Про Цирцею он рассказывал, что она волшебным зельем превращала всех мужчин в животных, и ему (по совету бога Гермеса) пришлось ублажать ее сексуально целый год, чтобы она с ним и его командой не проделала того же. «Не виноват я, она сама пришла. Страшная, страшная колдунья». Товарищи его, что удобно, до родной Итаки не доплыли, все погибли, так что подтвердить или опровергнуть слова Одиссея перед Пенелопой было некому.
…Выпили те. Цирцея, ударив Каждого длинным жезлом, загнала их в свиную закутку. Головы, волосы, голос и вся целиком их наружность Стали свиными. Один только разум остался, как прежде. Плачущих, в хлев загнала их Цирцея и бросила в пищу Им желудей и простых, и съедобных и деренных ягод.[71]
Однако ж это мы отвлеклись — вернемся к менее прославленному эпизоду биографии Цирцеи, к тому, что с ней происходило до знакомства с Одиссеем. Знаем мы об этом не из рассказов сего великого героя, поэтому уровень истины, возможно, выше. Если так, все равно страшновато выходит.
Из какого сословия была Цирцея, непонятно, ясно только, что жутко блатная: либо дочь бога солнца Гелиоса, либо богини Гекаты (она за магию отвечала и подземное царство). Колдунья-психопатка Медея при любом раскладе приходилась ей племянницей, а веганка Пасифая — сестрой.

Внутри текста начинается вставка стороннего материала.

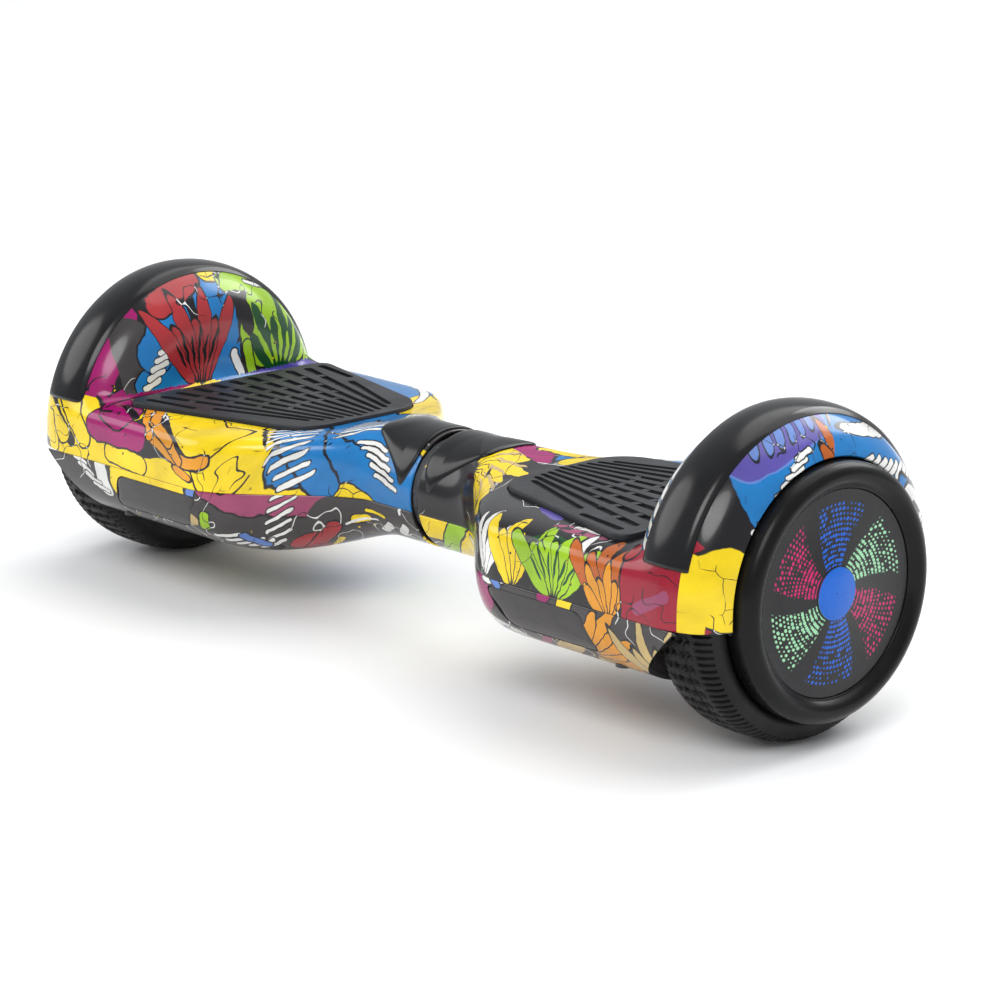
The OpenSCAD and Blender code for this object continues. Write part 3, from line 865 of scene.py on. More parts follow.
def foot_mat(side_name, side):
    """Rubber mat with long grooves that fan out and curved bars across them."""
    low, top = MAT[0][2], MAT[1][2]
    outline = mat_outline()
    height = top - low

    def place(x, y, h):
        return x, y, low + h

    steps = ((0.9, 0.0), (1.0, 0.0), (1.0, height - 1.0), (0.997, height - 0.45), (0.991, height - 0.12),
             (0.98, height), (0.5, height), (0.1, height))
    piece = patch(f"foot_mat_{side_name}_pad", outline, (150, 0), place, steps, FINISH["mat_rubber"])
    slots = [prism(stroke_outline(a, b), top - 1.7, top + 1) for a, b in GROOVES]
    for slot in slots:
        carve(piece, slot)
    for x, half, sweep, width in CHEVRONS:
        add_shape(piece, chevron(x, half, sweep, width, top - 2.4, top - 0.25))
    tidy(piece, 35)
    if side < 0:
        flip_x(piece)
    take(piece, f"foot_pad_{side_name}", "mat_rubber", f"foot_mat_{side_name}")


def tyre(side_name, side):
    """Tyre with shoulder slots and a zigzag tread."""
    inner_r, lip_r, back, lip = 63.5, 69.6, TYRE[0][0], TYRE[1][0]
    ends = [(233, inner_r), (271, inner_r), (271, lip_r), (lip - 1.5, lip_r)]
    key = [(lip - 1.5, lip_r), (lip - 0.3, 71), (lip, 73), (lip - 0.4, 75.6), (lip - 2.2, 78.4),
           (lip - 5, 80.6), (268, 82.2), (262, 82.85), (254, 83), (246, 82.85), (240, 82.0), (236, 80.4),
           (233.2, 77.8), (back + 0.2, 75.2), (back, 73), (back + 0.6, 70), (233, inner_r)]
    path = smooth_path(key, 74)
    columns = ends[:-1] + path
    turns = 992
    points = []
    for k in range(turns):
        a = 2 * math.pi * k / turns
        for x, r in columns:
            depth = tread_depth(x, r, a)
            points.append((side * x, (r - depth) * math.cos(a), AXLE_Z + (r - depth) * math.sin(a)))
    faces = grid_faces(turns, len(columns), True, True)
    piece = put(f"tyre_{side_name}_tread", points, faces, FINISH["tyre_rubber"], 28)
    take(piece, f"wheel_{side_name}", "tyre_rubber", f"tyre_{side_name}")


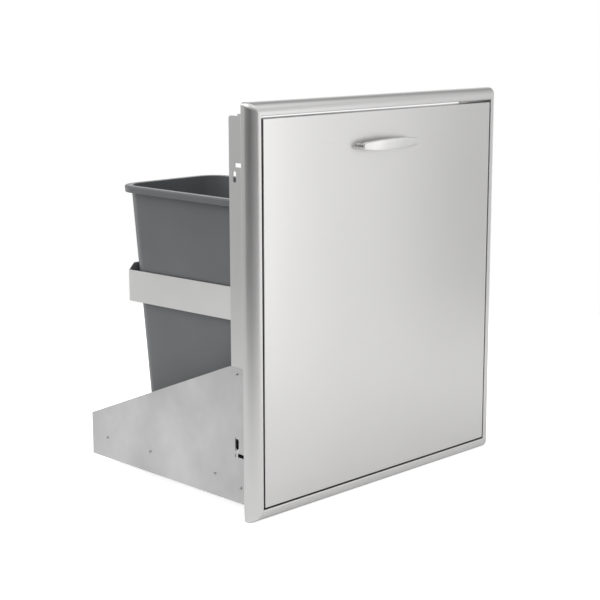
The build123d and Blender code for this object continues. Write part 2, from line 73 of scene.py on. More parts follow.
def new_material(name):
    """A material with an empty Principled shader. Returns the material, its tree and the shader."""
    made = bpy.data.materials.new(name)
    made.use_nodes = True
    tree = made.node_tree
    return made, tree, tree.nodes["Principled BSDF"]


def noise(tree, vector, scale, detail=3.0, roughness=0.5):
    made = add_node(
        tree,
        "ShaderNodeTexNoise",
        {"Vector": vector, "Scale": scale, "Detail": detail, "Roughness": roughness},
    )
    return made.outputs["Fac"]


def remap(tree, value, low, high, new_low, new_high):
    """The value, taken from low..high to new_low..new_high and clamped."""
    made = add_node(
        tree,
        "ShaderNodeMapRange",
        {"Value": value, "From Min": low, "From Max": high, "To Min": new_low, "To Max": new_high},
    )
    return made.outputs["Result"]


def math_node(tree, operation, first, second):
    made = add_node(tree, "ShaderNodeMath", operation=operation)
    for socket, value in zip(made.inputs, (first, second)):
        if isinstance(value, bpy.types.NodeSocket):
            tree.links.new(value, socket)
        else:
            socket.default_value = value
    return made.outputs[0]


def mix_colour(tree, factor, first, second):
    made = add_node(tree, "ShaderNodeMix", data_type="RGBA")
    tree.links.new(factor, made.inputs[0])
    made.inputs[6].default_value = (*first, 1)
    made.inputs[7].default_value = (*second, 1)
    return made.outputs[2]


def shade(colour, amount):
    return tuple(c * amount for c in colour)


streak_share = 0.65  # of the tint, the part that the streaks carry. The clouds carry the rest.


def metal(
    name, colour, roughness, grain, width, length, relief,
    anisotropy=0.0, cloud=0.06, spread=0.06, tint=0.04, blotch=0.0,
):
    """Brushed or rolled metal: streaks of this width and length along one axis, and faint clouds
    of duller metal. Spread and cloud are how far the streaks and the clouds change the roughness,
    tint how far they change the colour, and blotch how far slow patches do."""
    made, tree, shader = new_material(name)
    place = add_node(tree, "ShaderNodeTexCoord").outputs["Object"]
    stretch = [1 / width] * 3
    stretch["XYZ".index(grain)] = 1 / length
    drawn = add_node(tree, "ShaderNodeMapping", {"Vector": place, "Scale": stretch}).outputs[0]
    streaks = noise(tree, drawn, 1.0, detail=4.0, roughness=0.65)
    clouds = noise(tree, place, 7.0, detail=4.0, roughness=0.6)
    dull = math_node(
        tree,
        "ADD",
        remap(tree, streaks, 0.25, 0.75, -spread, spread),
        remap(tree, clouds, 0.3, 0.7, -cloud, cloud),
    )
    tree.links.new(math_node(tree, "ADD", dull, roughness), shader.inputs["Roughness"])
    share = tint / (tint + blotch)
    tone = math_node(
        tree,
        "ADD",
        remap(tree, streaks, 0.25, 0.75, 0.0, streak_share * share),
        remap(tree, clouds, 0.3, 0.7, 0.0, (1 - streak_share) * share),
    )
    if blotch:
        patches = noise(tree, place, 9.0, detail=3.0)
        tone = math_node(tree, "ADD", tone, remap(tree, patches, 0.3, 0.7, 0.0, 1 - share))
    swing = tint + blotch
    painted = mix_colour(tree, tone, shade(colour, 1 - swing), shade(colour, 1 + swing))
    tree.links.new(painted, shader.inputs["Base Color"])
    lumps = add_node(
        tree, "ShaderNodeBump", {"Height": streaks, "Strength": 1.0, "Distance": relief}
    )
    tree.links.new(lumps.outputs[0], shader.inputs["Normal"])
    shader.inputs["Metallic"].default_value = 1.0
    if anisotropy:
        shader.inputs["Anisotropic"].default_value = anisotropy
        turn = add_node(tree, "ShaderNodeTangent", direction_type="RADIAL", axis=grain)
        tree.links.new(turn.outputs[0], shader.inputs["Tangent"])
    return made


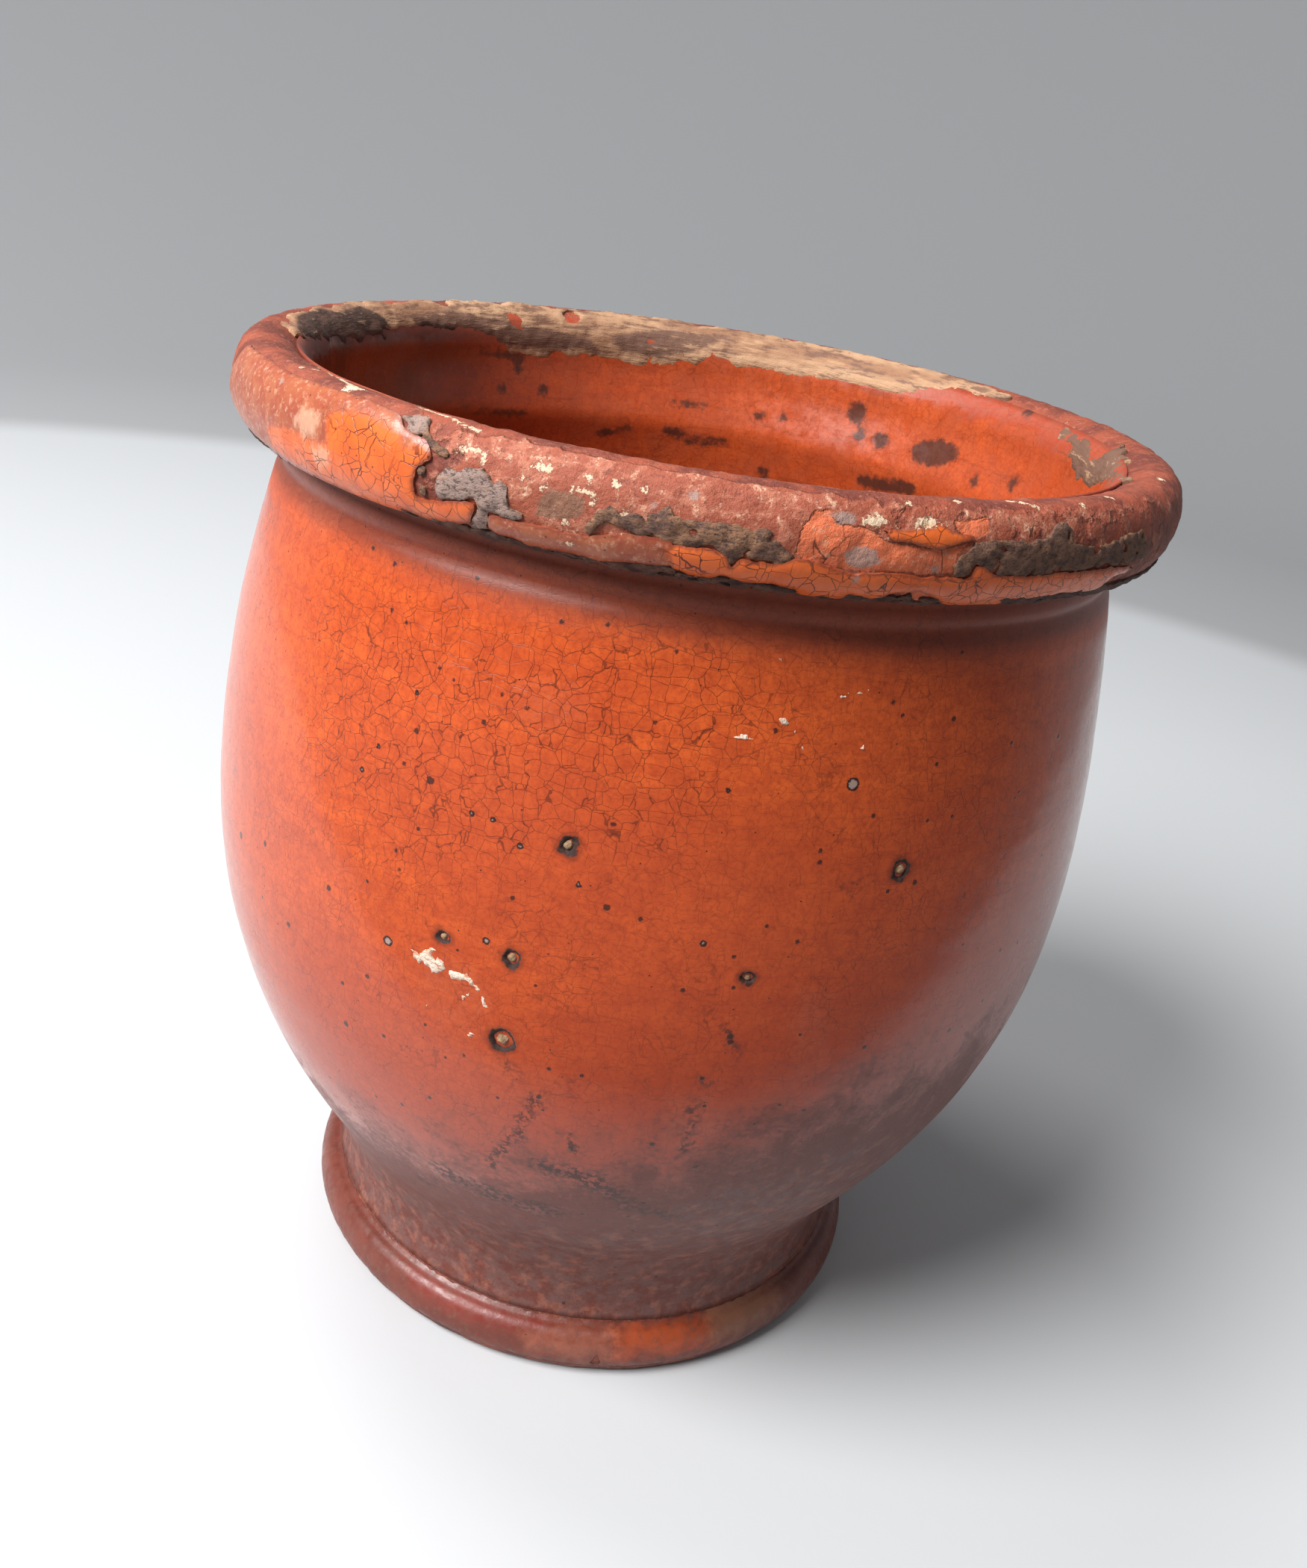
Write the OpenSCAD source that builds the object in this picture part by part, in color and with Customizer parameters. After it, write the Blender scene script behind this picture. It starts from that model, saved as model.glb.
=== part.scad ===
// Footed jar of thrown red earthenware, lead glazed inside and out, with a thick rolled rim that
// has lost much of its glaze. Millimetres, +Z up, origin at the middle of the foot's flat face.
// Azimuth 0 is the front, towards -Y, and grows towards +X.

/* [Foot] */
// Radius of the foot band at its widest
foot_r = 44.8; // [40:0.2:50]
// Height of the rounded foot band
foot_band_h = 7.5; // [5:0.5:10]
// How far the band's edges draw in from its widest radius
foot_round = 2.3; // [1:0.1:4]
// How far the waist cuts in behind the band's upper edge
waist_reach = 2.9; // [1:0.1:5]
// Height of the waist's pull above the band
waist_rise = 2; // [1:0.1:4]
// Height of the hollow curve between the band and the belly
waist_h = 20; // [15:0.5:25]
// Radius of the clay where the hollow curve meets the belly
waist_top_r = 47.3; // [44:0.1:52]

/* [Belly] */
// Largest radius of the clay
belly_r = 63.1; // [58:0.1:66]
// Height from the hollow curve up to the largest radius
lower_belly_h = 50.5; // [40:0.5:60]
// Height from the largest radius up to the crease under the neck
shoulder_h = 44; // [36:0.5:52]
// How late the lower belly turns in
lower_belly_curve = 2.15; // [1.8:0.05:2.6]
// How late the shoulder turns in
shoulder_curve = 1.8; // [1.4:0.05:2.4]

/* [Wall] */
// Thickness of the thrown wall
wall = 5.8; // [4:0.1:7]
// Thickness of the floor at its middle
floor_h = 9; // [6:0.5:12]

/* [Neck] */
// How far the shoulder draws in from the belly to the crease under the neck
shoulder_in = 5.5; // [3:0.1:9]
// Height of the neck between the crease and the roll
neck_h = 5.6; // [4:0.1:8]
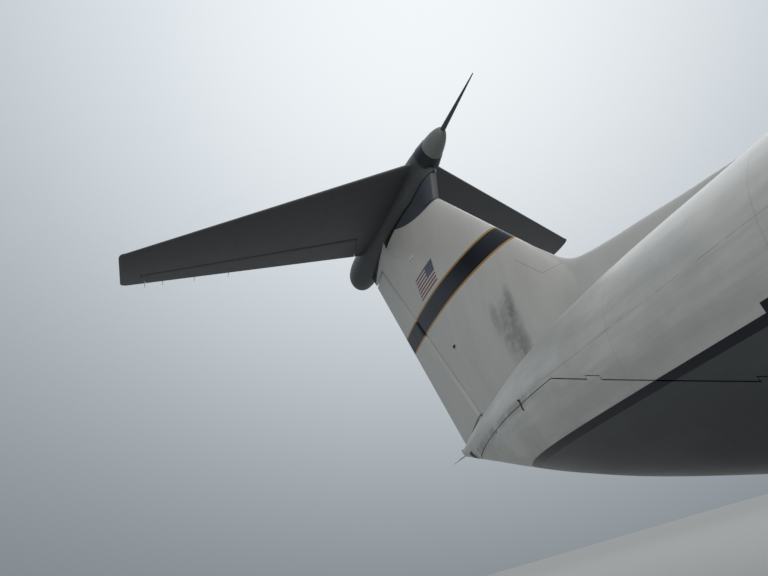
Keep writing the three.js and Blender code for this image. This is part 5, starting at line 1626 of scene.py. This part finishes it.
def fan_blades(count, inner, outer, at, chord):
    """Thin blades round the x axis: each is a plate from hub to rim whose pitch grows with radius."""
    radius = np.linspace(inner, outer, 8)[:, None, None]
    across = np.linspace(-0.5, 0.5, 5)[None, :, None]
    sides = np.array([-1, 1])[None, None, :]
    pitch = np.radians(35 + 25 * (radius - inner) / (outer - inner))
    thick = 0.008 * (1 - (2 * across) ** 2) + 0.002
    along_x = across * chord * np.cos(pitch) + sides * thick * np.sin(pitch)
    around = across * chord * np.sin(pitch) - sides * thick * np.cos(pitch)
    nets = []
    for turn in circle(count):
        y = radius * np.cos(turn) - around * np.sin(turn)
        z = radius * np.sin(turn) + around * np.cos(turn)
        y, z, x = np.broadcast_arrays(y, z, at + along_x)
        nets.append(shell(*(np.stack([x[..., s], y[..., s], z[..., s]], -1) for s in (0, 1))))
    return together(*nets)


def pylon(y, lip, z):
    """A pylon: its section carried over three levels, from inside the nacelle's roof to the wing's
    underside."""
    wing_row = row_at(WING, 0 if abs(y) < 9 else 1, abs(y))
    leading, height = wing_row[1], wing_row[2]
    outline = np.array(PYLON_SECTION + [(f, -w) for f, w in PYLON_SECTION[-1:0:-1]])
    levels = np.array(
        [
            [lip - 1.0, lip - 6.2, z + 0.35],
            [lip - 1.6, lip - 6.5, z + 0.93],
            [leading - 0.3, leading - 4.4, height - 0.02],
        ]
    )
    t = steps_between([0.0, 1.0, 2.0], 0.11)
    front, rear, level = (np.interp(t, [0, 1, 2], levels[:, k])[:, None] for k in range(3))
    x = rear + outline[None, :, 0] * (front - rear)
    return capped(np.stack([x, y + outline[None, :, 1] + 0 * x, level + 0 * x], -1))


def build_engines():
    """Turned nacelles, lips and cores with fans, and the pylons, one set for each engine."""
    closed = rounded(NACELLE, 6)
    skin = turned(np.concatenate([closed, closed[:1]]), 96)
    ring = rounded(LIP_RING, 5)
    inside = ring + (LIP_CORE - ring) * 0.1
    lip_ring = turned(np.concatenate([ring, inside[::-1], ring[:1]]), 96)
    body = np.concatenate([rounded(SPINNER, 6), SPINNER_FOOT, rounded(CORE, 8)[2:]])
    engine = together(turned(body, 64), fan_blades(**FAN))
    duct = rod([0, 0, 0], [-PYLON_ROOM["length"], 0, 0], PYLON_ROOM["radius"], 48)
    for number, y, lip, z in ENGINES:
        place = (lip, y, z)
        cuts = [moved(duct, *place)]
        for name, net, finish, solid, crease in (
            ("nacelle_skin_", moved(skin, *place), "nacelle", ["nacelle_" + number], 45),
            ("nacelle_lip_", moved(lip_ring, *place), "bright", [], 45),
            ("engine_core_", moved(engine, *place), "metal", ["engine_" + number], 30),
        ):
            piece(name + number, net, finish, replaces=solid, crease=crease)
        solid = ["pylon_" + number]
        piece("pylon_skin_" + number, pylon(y, lip, z), "nacelle", replaces=solid, cuts=cuts, crease=50)


# Landing gear

# a pod's section is a little squarer than an ellipse: powers of cosine and sine
POD_POWER = 0.8
POD = np.array(
    [
        # x, centre y, centre z, half width, half height
        [16.9, 2.0, 1.9, 0.3, 0.3],
        [17.2, 2.05, 1.85, 0.5, 0.48],
        [18.8, 2.2, 1.7, 0.95, 0.78],
        [20.8, 2.3, 1.62, 1.2, 0.92],
        [25.4, 2.3, 1.62, 1.2, 0.92],
        [27.6, 2.25, 1.66, 1.05, 0.86],
        [29.4, 2.1, 1.7, 0.65, 0.68],
        [30.4, 1.95, 1.75, 0.15, 0.3],
    ]
)
MAIN_GEAR = {"x": 23.0, "y": 2.67, "axle_step": 0.61, "wheel_step": 0.41, "radius": 0.56, "width": 0.41}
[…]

Выросла Цирцея тоже в Грузии, замуж ее совсем юной выдали за царя сарматов. (Сарматы — это где сейчас Краснодарский край, Донбасс и прочее Северное Причерноморье с курганами). Невеста была в длинном платье, скроенном по косой, из ткани с принтом по мотивам рисунков Сальвадора Дали — от Скиапарелли, коллекция 1938 года, модель «Слезы».